Na Amazônia Brasileira, que tem ainda altos índices de mortalidade materna e áreas sem especialistas para acompanhamento pré-natal, está em andamento um projeto de IA generativa conduzido pelo Einstein que “escuta” a consulta e sugere ao médico perguntas que ajudam a identificar eventuais riscos para gestante e bebê. Essa iniciativa, entre outras, integra as do novo Centro de Inovação que a organização está inaugurando exatamente nesta semana em Manaus e que, além de catalisar a o desenvolvimento de soluções em saúde, fomentará a pesquisa e o empreendedorismo na área.
Já na África do Sul, um chatbot vem ajudando a melhorar a avaliação de risco de HIV ao interagir com as pessoas que parecem sentir-se mais à vontade para revelar seu histórico sexual para uma máquina e não para um agente de saúde humano. Mas há situações inversas: as pessoas se sentem mais bem cuidadas (e provavelmente o são) pelo médico que dá mais atenção à conversa com ela porque, em vez de ficar fazendo anotações, deixa a tarefa para um transcritor de áudio treinado para registrar o que é relevante para os cuidados de saúde.
Com base nessas e em outas tecnologias, o SUS pode se beneficiar grandemente do que vem por aí. Processar grandes volumes de dados e extrair deles inteligência também permite ganhos operacionais extraordinários, como criar “leitos virtuais” por meio da otimização de processos, sem investir um tostão em ampliação de estrutura; ou predizer qual paciente do pronto-socorro vai precisar ser internado ou operado e já mobilizar os recursos para isso, agregando agilidade e eficiência ao atendimento.
É também o mix de processamento de muitos dados com IA que promete acelerar o desenvolvimento de novos medicamentos. Se estiverem certos os estudos que estimam economias de tempo e custos de 25% a 50% na fase pré-clínica, podemos esperar no futuro mais remédios novos chegando ao mercado mais rapidamente e a preços mais acessíveis.
Otimização do tempo dos profissionais, apoio ao diagnóstico e à decisão médica, melhoria da qualidade da assistência, democratização do acesso, redução de custos, prevenção de doenças e controle das existentes… A IA pode e deve entrar em cena para o enfrentamento de uma infinidade de desafios da saúde.

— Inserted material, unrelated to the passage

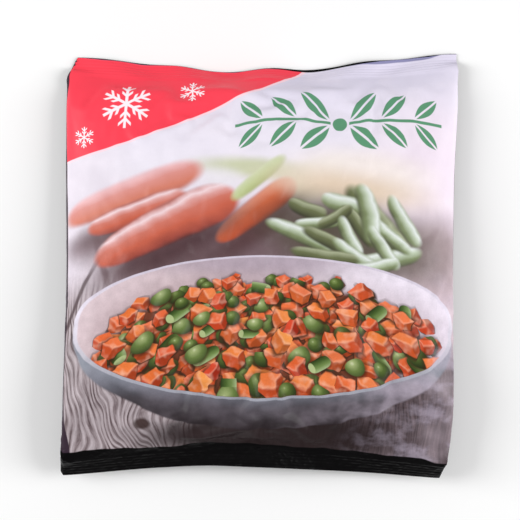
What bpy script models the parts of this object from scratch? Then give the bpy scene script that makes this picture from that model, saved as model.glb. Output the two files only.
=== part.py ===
"""Frozen vegetable bag: a filled pillow bag of printed film, lying on its back.

Units are metres. +Z is up, out of the printed front, and +Y runs towards the top seal.
The origin is on the resting face, under the middle of the bag's box.
The bag is one closed solid: a full body between two side folds, and a flat
heat-sealed fin across each end, which leans back towards the resting face.
"""

import math

import bmesh
import bpy

# ---- driving dimensions -------------------------------------------------------------
LENGTH = 0.2205            # between the cut edges, measured at the corners
BODY_WIDTH = 0.2000        # across the side folds, half way along
TOP_WIDTH = 0.1990         # across the cut edge at the top
BOTTOM_WIDTH = 0.1970      # across the cut edge at the bottom
THICKNESS = 0.0350         # from the resting face to the crown of the front
TOP_FIN_REACH = 0.0070     # of the top fin beyond its seal line, as seen from above
BOTTOM_FIN_REACH = 0.0105  # of the bottom fin
TOP_FIN_DROP = 0.0080      # the top fin leans well back, and its cut edge is this low
BOTTOM_FIN_DROP = 0.0030   # the bottom fin lies flatter
FIN_THICKNESS = 0.0012     # two plies of film pressed flat, with their crimp
FOLD_HEIGHT = 0.0110       # of the side folds above the resting face

TOP_SHIFT = 0.0033         # how far the top seal sits to the right of the body
BOTTOM_SHIFT = -0.0050     # how far the bottom seal sits to the left
SHIFT_SPAN = 0.0450        # length of body over which an end moves sideways
TOP_DIP = 0.0070           # the filling draws the middle of the top edge in
BOTTOM_DIP = 0.0055        # and the middle of the bottom edge

FIN_WAVE = 0.0012          # height of the fin's waves at the cut edge
FIN_WAVES = 4.5            # waves across the width of a fin

CROWN_ACROSS = 3.2         # how square the body's section is, 2 being an ellipse
CROWN_ALONG = 3.5          # the same along the bag
REST_MARGIN = 0.0090       # from a side fold or seal line to the resting face

TOP_SEAL_LINE = LENGTH / 2 - TOP_FIN_REACH
BOTTOM_SEAL_LINE = LENGTH / 2 - BOTTOM_FIN_REACH

# ---- mesh density -------------------------------------------------------------------
ACROSS = 32                # cells from one side fold to the other
ALONG_BODY = 36            # cells between the two seal lines
ALONG_FIN = 2              # cells down each fin
FLOOR_TOLERANCE = 1e-7     # a corner this low lies on the resting face

FILM_COLOUR = (0.62, 0.58, 0.60, 1.0)
FILM_ROUGHNESS = 0.35


def clear_objects():
    """Remove every object that the scene starts with."""
    for scene_object in list(bpy.data.objects):
        bpy.data.objects.remove(scene_object, do_unlink=True)


def smooth(value):
    """Ease from 0 to 1 as value goes from 0 to 1."""
    value = min(1.0, max(0.0, value))
    return value * value * (3.0 - 2.0 * value)


def film_material():
    """Return the satin printed film."""
    material = bpy.data.materials.new("printed_film")
    material.use_nodes = True
    shader = material.node_tree.nodes["Principled BSDF"]
    shader.inputs["Base Color"].default_value = FILM_COLOUR
    shader.inputs["Roughness"].default_value = FILM_ROUGHNESS
    shader.inputs["Metallic"].default_value = 0.0
    return material


def stations():
    """Return the places along the bag, as distances from the middle, bottom first.

    Cells are closer together near the seals, where the section changes fastest.
    """
    places = []
    for row in range(ALONG_FIN):
        places.append(-LENGTH / 2 + BOTTOM_FIN_REACH * row / ALONG_FIN)
    for row in range(ALONG_BODY + 1):
        turn = -math.cos(math.pi * row / ALONG_BODY)
        places.append(turn * (TOP_SEAL_LINE if turn > 0 else BOTTOM_SEAL_LINE))
    for row in range(ALONG_FIN):
        places.append(TOP_SEAL_LINE + TOP_FIN_REACH * (row + 1) / ALONG_FIN)
    return places


def seal_line(place):
    """Return how far from the middle the seal line at this end lies."""
    return TOP_SEAL_LINE if place > 0 else BOTTOM_SEAL_LINE


def across(column):
    """Return a column's place across the bag, from -1 at one fold to 1 at the other."""
    return -math.cos(math.pi * column / ACROSS)


def plan_point(place, share):
    """Return x and y of the point `place` along the bag and `share` across it."""
    towards_end = smooth((abs(place) - (LENGTH / 2 - SHIFT_SPAN)) / SHIFT_SPAN)
    at_top = place > 0
    end_width = TOP_WIDTH if at_top else BOTTOM_WIDTH
    end_shift = TOP_SHIFT if at_top else BOTTOM_SHIFT
    width = BODY_WIDTH + (end_width - BODY_WIDTH) * towards_end
    shift = end_shift * towards_end
    dip = TOP_DIP if at_top else BOTTOM_DIP
    drawn_in = dip * (1.0 - share * share) * (2.0 * place / LENGTH) ** 4
    x = shift + share * width / 2
    y = place - math.copysign(drawn_in, place)
    return x, y


def fin_height(place, share):
    """Return the height of the middle of a fin: it leans back and waves."""
    reach = TOP_FIN_REACH if place > 0 else BOTTOM_FIN_REACH
    drop = TOP_FIN_DROP if place > 0 else BOTTOM_FIN_DROP
    down_fin = (abs(place) - seal_line(place)) / reach
    wave = FIN_WAVE * math.sin(math.pi * FIN_WAVES * share)
    return FOLD_HEIGHT + down_fin * (wave - drop)


def front_height(place, share):
    """Return the height of the filled front above the resting face."""
    along = abs(place) / seal_line(place)
    section = max(0.0, 1.0 - abs(share) ** CROWN_ACROSS)
    profile = max(0.0, 1.0 - along ** CROWN_ALONG)
    crown = THICKNESS - FOLD_HEIGHT - FIN_THICKNESS / 2
    return FOLD_HEIGHT + FIN_THICKNESS / 2 + crown * math.sqrt(section * profile)


def back_height(place, share):
    """Return the height of the back, which is flat where the bag rests."""
    from_seal = seal_line(place) - abs(place)
    from_fold = (1.0 - abs(share)) * BODY_WIDTH / 2
    reach = min(1.0, max(0.0, min(from_seal, from_fold) / REST_MARGIN))
    hang = math.sqrt(max(0.0, 1.0 - (1.0 - reach) ** 2))
    return (FOLD_HEIGHT - FIN_THICKNESS / 2) * (1.0 - hang)


def ring(bm, place):
    """Add one section's vertices: the front left to right, then the back to the left."""
    in_fin = abs(place) > seal_line(place)
    front = []
    back = []
    for column in range(ACROSS + 1):
        share = across(column)
        x, y = plan_point(place, share)
        if in_fin:
            middle = fin_height(place, share)
            upper = middle + FIN_THICKNESS / 2
            lower = middle - FIN_THICKNESS / 2
        else:
            upper = front_height(place, share)
            lower = back_height(place, share)
        front.append(bm.verts.new((x, y, upper)))
        back.append(bm.verts.new((x, y, lower)))
    return front + back[::-1]


def loft(bm, rings):
    """Join each section to the next, and close the two cut edges."""
    for lower, upper in zip(rings, rings[1:]):
        for here in range(len(lower)):
            after = (here + 1) % len(lower)
            bm.faces.new((lower[here], lower[after], upper[after], upper[here]))
    for end in (rings[0], rings[-1]):
        last = len(end) - 1
        for column in range(ACROSS):
            bm.faces.new((end[column], end[column + 1], end[last - column - 1], end[last - column]))
    bmesh.ops.recalc_face_normals(bm, faces=bm.faces)


def join_resting_face(bm):
    """Make the flat cells on the floor plane one face."""
    flat = []
    for face in bm.faces:
        if all(vert.co.z < FLOOR_TOLERANCE for vert in face.verts):
            flat.append(face)
    bmesh.ops.dissolve_faces(bm, faces=flat, use_verts=True)


def centre_on_box(bm):
    """Slide the bag so that its box stands centred on the origin."""
    for axis in (0, 1):
        values = [vert.co[axis] for vert in bm.verts]
        middle = (min(values) + max(values)) / 2
        for vert in bm.verts:
            vert.co[axis] -= middle


def make_bag(collection):
    """Build the bag as one closed solid."""
    bm = bmesh.new()
    rings = [ring(bm, place) for place in stations()]
    loft(bm, rings)
    join_resting_face(bm)
    centre_on_box(bm)
    mesh = bpy.data.meshes.new("bag")
    bm.to_mesh(mesh)
    bm.free()
    mesh.shade_smooth()
    mesh.set_sharp_from_angle(angle=math.radians(50.0))
    mesh.materials.append(film_material())
    bag = bpy.data.objects.new("bag", mesh)
    collection.objects.link(bag)
    return bag


def main():
    clear_objects()
    collection = bpy.data.collections.new("vegetable_bag")
    bpy.context.scene.collection.children.link(collection)
    make_bag(collection)


main()
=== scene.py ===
"""Looks of the frozen vegetable bag: its film, print, seals and stage.

The film is simulated as a tube of thin film, sealed flat at both ends, that the contents
fill and lift. Lengths in the film and in its print are in millimetres, in flat film
coordinates: x across the front from its middle, y along the bag from its middle. The
finished mesh is in metres, centred on the box that the CAD part gives.
"""

import math

import bpy
import numpy as np
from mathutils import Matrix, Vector


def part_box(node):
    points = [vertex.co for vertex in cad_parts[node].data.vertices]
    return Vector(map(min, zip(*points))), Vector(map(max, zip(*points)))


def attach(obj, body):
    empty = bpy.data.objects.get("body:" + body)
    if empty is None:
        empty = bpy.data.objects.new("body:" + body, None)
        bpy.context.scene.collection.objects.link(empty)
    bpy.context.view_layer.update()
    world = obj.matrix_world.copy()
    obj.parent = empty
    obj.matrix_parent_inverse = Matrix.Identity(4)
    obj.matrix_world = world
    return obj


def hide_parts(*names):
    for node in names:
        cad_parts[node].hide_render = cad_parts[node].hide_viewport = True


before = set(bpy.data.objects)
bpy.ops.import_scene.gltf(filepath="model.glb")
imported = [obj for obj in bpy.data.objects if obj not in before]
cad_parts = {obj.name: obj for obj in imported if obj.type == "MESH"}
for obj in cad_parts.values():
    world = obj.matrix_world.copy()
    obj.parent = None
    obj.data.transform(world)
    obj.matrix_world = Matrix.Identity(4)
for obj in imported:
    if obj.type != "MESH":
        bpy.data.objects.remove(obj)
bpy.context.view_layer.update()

REAL = np.float32
MM = 0.001                      # metres in a millimetre

# ---- the bag, sized from the CAD part -------------------------------------------------
LOW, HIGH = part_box("bag")
BOX_WIDTH = (HIGH.x - LOW.x) / MM
BOX_LENGTH = (HIGH.y - LOW.y) / MM
BOX_HEIGHT = (HIGH.z - LOW.z) / MM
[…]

É preciso, porém, estabelecer prioridades, olhar para os processos, para os dados disponíveis ou que podem ser gerados e entender onde ela pode fazer a diferença. Além disso, ensaios clínicos, estudos observacionais prospectivos e testes controlados no mundo real são indispensáveis para atestar os benefícios e mitigar potenciais malefícios.
Mas é fascinante observar a multiplicidade de iniciativas e saber que essa é apenas a ponta do iceberg. Fazê-lo emergir é explorar todo o potencial da IA para modelar o mundo da saúde com que todos sonhamos: com mais qualidade, mais acessível, equânime e sustentável. Muita coisa ainda é promessa, mas é indiscutível que estamos no limiar de uma nova era para a saúde.